Singles from My Criminal Record
- "My Criminal Record" Released: 25 January 2019; "Shutting Down Our Town" Released: 26 April 2019; "I Won't Let You Down" Released: 6 September 2019;

= My Criminal Record =

My Criminal Record is the 18th studio album by Australian musician Jimmy Barnes. The album was released on 31 May 2019. The album is Barnes' first solo album of primarily original material since 2010's Rage and Ruin. It became Barnes's 12th number-one album on the Australian albums chart, making him the artist with the most chart-topping albums in Australian chart history, having previously tied at 11 number ones with Madonna and U2.

At the ARIA Music Awards of 2019, the album was nominated for Best Rock Album.

==Background and release==
In 2015, Barnes began writing with longtime collaborator Don Walker for Cold Chisel's follow-up to The Perfect Crime released in 2015. In 2016 Barnes released the autobiography Working Class Boy and the sequel Working Class Man in 2017 which led to a documentary film titled Working Class Boy chronicling his life; thus renewing an interest in Barnes' life and career. Barnes told the Newcastle Herald writing and speaking about his life had also energised his songwriting some 40 years into his career. "It's certainly opened up a whole new avenue for songwriting in terms of different emotions, different ways of looking back at my life. Writing those books - as much as they connected with other people - for me, there was a lot of stuff that was blocking me that I tried to not deal with as I grew up. Dealing with them in the book has loosened me up and freed me up so I can write about other things and move on."

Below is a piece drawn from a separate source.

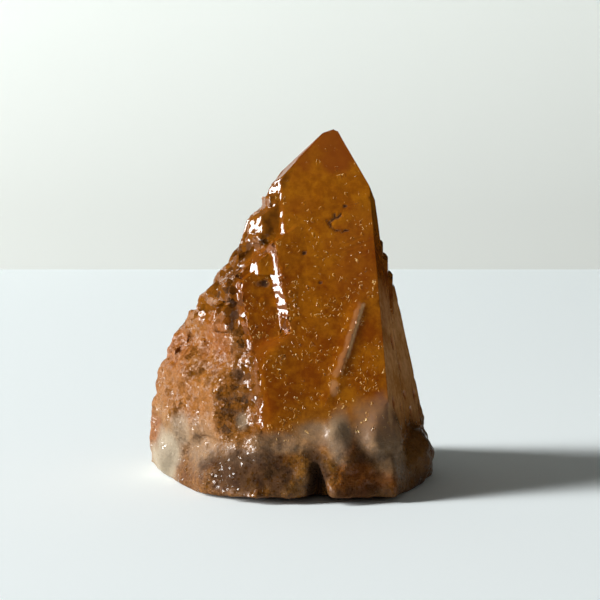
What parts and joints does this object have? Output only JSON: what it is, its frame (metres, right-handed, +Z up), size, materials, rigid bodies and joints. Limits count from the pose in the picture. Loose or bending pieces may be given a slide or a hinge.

Barnes scheduled two in-store album signing days to support the release; one in Melbourne on 1 June and one in Adelaide on 2 June.

==Reception==

Bernard Zuel from The Guardian said "The singer continues to lay himself bare in a new album which touches on the same raw, frank themes as his memoirs." calling "My Criminal Record, a collection of blues-based rock that carries with it a solid thump at all times". Josh Leason from The Newcastle Herald called the album "a passionate return for Australia's working class hero."
Jeff Jenkins from JB Hi-Fi said "This album... shows that what Barnesy does best is sing. His vocal is a booming beast, an instrument that remains, amazingly, in great shape, still able to switch effortlessly from screaming to soulful" calling the album "one of the best records of his remarkable career."

Professional ratings
Review scores
| Source | Rating |
| The AU Review |  |
| The Herald |  |

==Singles==
The title track was released on 25 January 2019 as the album's lead single. The Guardian said, "Listening to the familiar downtempo blues bar piano, and the dark chord progression, it's not surprising to see Cold Chisel impresario Don Walker's name alongside Barnes' on the songwriting credits, and this sits alongside their finest collaborations."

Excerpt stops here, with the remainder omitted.